Parmi les figures de Saint Joseph solitaires, trois autres sont plus insolites. Celle en bois de l’église Saint-Joseph des Brotteaux (cat. 640) le montre en orant, la tête levée vers le ciel, les bras à moitié dépliés devant lui avec les paumes face au ciel. Il a un air exalté assez surprenant pour une représentation de ce saint. L’œuvre de Louis Castex à l’église de Notre-Dame de Bellecombe (cat. 392) le montre songeur et interrogatif : debout, le bras droit appuyé sur un outil, il s’est arrêté de travailler, songeur, le regard tourné vers le bas, il a porté sa main gauche au menton et porte l’index contre la bouche. Cette statue porte le titre de Saint Joseph méditant sur le mystère de l'Incarnation, est une image plus traditionnelle493. Enfin, la petite sculpture du XXe siècle à l’église Saint-Augustin présente un Saint Joseph (cat. 452) tout autre : appuyé sur ses outils, il se campe fièrement, levant le regard.

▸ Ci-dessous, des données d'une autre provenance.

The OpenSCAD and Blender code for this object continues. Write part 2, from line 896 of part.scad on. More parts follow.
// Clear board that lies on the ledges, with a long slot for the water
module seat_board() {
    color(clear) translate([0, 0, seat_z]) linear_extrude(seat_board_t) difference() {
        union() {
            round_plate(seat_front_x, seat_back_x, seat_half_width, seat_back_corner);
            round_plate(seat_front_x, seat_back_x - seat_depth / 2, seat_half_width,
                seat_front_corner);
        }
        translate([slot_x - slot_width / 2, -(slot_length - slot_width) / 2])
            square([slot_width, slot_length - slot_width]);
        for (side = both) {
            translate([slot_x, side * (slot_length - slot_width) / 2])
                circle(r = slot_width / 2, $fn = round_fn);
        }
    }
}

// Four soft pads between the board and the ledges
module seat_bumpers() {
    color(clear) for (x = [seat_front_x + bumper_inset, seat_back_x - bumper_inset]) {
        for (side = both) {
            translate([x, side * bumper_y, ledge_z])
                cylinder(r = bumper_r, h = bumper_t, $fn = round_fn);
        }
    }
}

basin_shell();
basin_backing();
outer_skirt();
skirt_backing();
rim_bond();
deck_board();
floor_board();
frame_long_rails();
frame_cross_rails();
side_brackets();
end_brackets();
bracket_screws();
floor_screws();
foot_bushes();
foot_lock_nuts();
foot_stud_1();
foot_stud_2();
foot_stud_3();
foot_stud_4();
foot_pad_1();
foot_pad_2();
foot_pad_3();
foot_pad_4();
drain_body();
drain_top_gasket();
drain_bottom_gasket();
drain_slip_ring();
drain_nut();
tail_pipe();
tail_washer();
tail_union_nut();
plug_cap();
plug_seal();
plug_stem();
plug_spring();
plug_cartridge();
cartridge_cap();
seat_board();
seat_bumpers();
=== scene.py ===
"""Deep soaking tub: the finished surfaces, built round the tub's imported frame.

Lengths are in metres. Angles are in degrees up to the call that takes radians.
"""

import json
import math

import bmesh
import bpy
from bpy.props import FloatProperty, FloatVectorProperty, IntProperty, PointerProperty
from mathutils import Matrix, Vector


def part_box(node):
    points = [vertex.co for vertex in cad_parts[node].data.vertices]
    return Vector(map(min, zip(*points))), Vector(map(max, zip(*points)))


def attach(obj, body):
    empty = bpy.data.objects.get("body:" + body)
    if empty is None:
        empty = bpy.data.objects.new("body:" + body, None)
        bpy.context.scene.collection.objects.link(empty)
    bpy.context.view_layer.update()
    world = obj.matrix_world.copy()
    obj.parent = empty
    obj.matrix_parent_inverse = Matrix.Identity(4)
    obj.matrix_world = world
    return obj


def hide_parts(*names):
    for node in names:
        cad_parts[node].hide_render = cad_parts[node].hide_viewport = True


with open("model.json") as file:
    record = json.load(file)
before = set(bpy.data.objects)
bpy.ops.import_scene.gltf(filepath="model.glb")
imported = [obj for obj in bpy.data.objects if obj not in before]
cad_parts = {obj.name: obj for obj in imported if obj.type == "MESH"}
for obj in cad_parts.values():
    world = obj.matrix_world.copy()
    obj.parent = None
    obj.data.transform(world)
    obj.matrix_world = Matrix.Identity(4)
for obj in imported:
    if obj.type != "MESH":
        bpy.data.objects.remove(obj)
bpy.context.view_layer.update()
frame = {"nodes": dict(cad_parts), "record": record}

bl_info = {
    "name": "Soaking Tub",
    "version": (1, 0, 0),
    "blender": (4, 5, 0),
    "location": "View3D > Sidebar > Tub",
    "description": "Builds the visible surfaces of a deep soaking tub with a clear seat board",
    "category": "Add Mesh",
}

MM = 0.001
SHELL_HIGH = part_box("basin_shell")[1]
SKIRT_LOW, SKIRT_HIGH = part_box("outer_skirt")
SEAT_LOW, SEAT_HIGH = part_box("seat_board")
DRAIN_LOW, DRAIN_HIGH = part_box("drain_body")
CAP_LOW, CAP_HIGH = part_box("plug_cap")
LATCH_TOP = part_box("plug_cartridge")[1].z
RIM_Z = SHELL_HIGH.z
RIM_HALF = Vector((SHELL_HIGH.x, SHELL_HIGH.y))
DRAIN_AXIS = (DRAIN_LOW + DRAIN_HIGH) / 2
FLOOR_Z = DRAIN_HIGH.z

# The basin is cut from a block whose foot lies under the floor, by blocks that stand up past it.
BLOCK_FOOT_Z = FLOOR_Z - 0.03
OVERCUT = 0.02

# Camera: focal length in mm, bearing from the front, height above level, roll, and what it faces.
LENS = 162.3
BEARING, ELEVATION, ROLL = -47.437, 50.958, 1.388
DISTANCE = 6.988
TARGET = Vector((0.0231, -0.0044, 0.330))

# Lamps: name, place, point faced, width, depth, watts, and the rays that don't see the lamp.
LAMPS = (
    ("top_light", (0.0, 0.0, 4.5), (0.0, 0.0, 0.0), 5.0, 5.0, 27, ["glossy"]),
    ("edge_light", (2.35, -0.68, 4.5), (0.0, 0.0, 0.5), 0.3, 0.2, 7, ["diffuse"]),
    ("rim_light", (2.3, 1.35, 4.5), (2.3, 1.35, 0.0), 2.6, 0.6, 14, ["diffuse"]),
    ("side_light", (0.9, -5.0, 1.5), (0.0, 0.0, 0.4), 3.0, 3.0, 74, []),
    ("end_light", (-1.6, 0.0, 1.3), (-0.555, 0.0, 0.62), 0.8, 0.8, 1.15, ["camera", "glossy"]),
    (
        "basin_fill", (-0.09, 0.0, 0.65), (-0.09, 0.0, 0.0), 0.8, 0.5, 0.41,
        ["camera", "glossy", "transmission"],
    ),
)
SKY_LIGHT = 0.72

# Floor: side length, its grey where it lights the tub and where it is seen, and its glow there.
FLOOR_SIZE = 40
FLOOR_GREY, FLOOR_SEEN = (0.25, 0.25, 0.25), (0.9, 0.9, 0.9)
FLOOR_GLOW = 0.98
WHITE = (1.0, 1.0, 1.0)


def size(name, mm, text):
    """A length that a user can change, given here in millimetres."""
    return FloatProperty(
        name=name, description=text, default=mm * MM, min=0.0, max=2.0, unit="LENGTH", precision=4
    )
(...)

La représentation de Saint Joseph avec l’Enfant Jésus est un type iconographique qui s’est développé à partir du XVIe siècle, d’après la dévotion qu’en avait sainte Thérèse d’Avila. Parmi les treize exemplaires de Lyon, deux alternatives se distinguent : huit Saint Joseph à l’Enfant solennels, où il présente nettement l’Enfant, ce dernier se tournant parfois vers nous pour bénir494 ou s’offrant bras ouverts495 ; et cinq Saint Joseph à l’Enfant « de tendresse », l’Enfant sommeille avec confiance contre sa poitrine496 ou se retourne vers lui avec un geste tendre497. Tout comme pour les Saint Joseph seuls, ces statues de Saint Joseph à l’Enfant Jésus sont plus ou moins réussies. La sculpture industrielle rencontre davantage de défaillances, bien que certaines ne soient pas dépourvues d’agréments, et qu’à l’inverse quelques originaux connaissent la médiocrité.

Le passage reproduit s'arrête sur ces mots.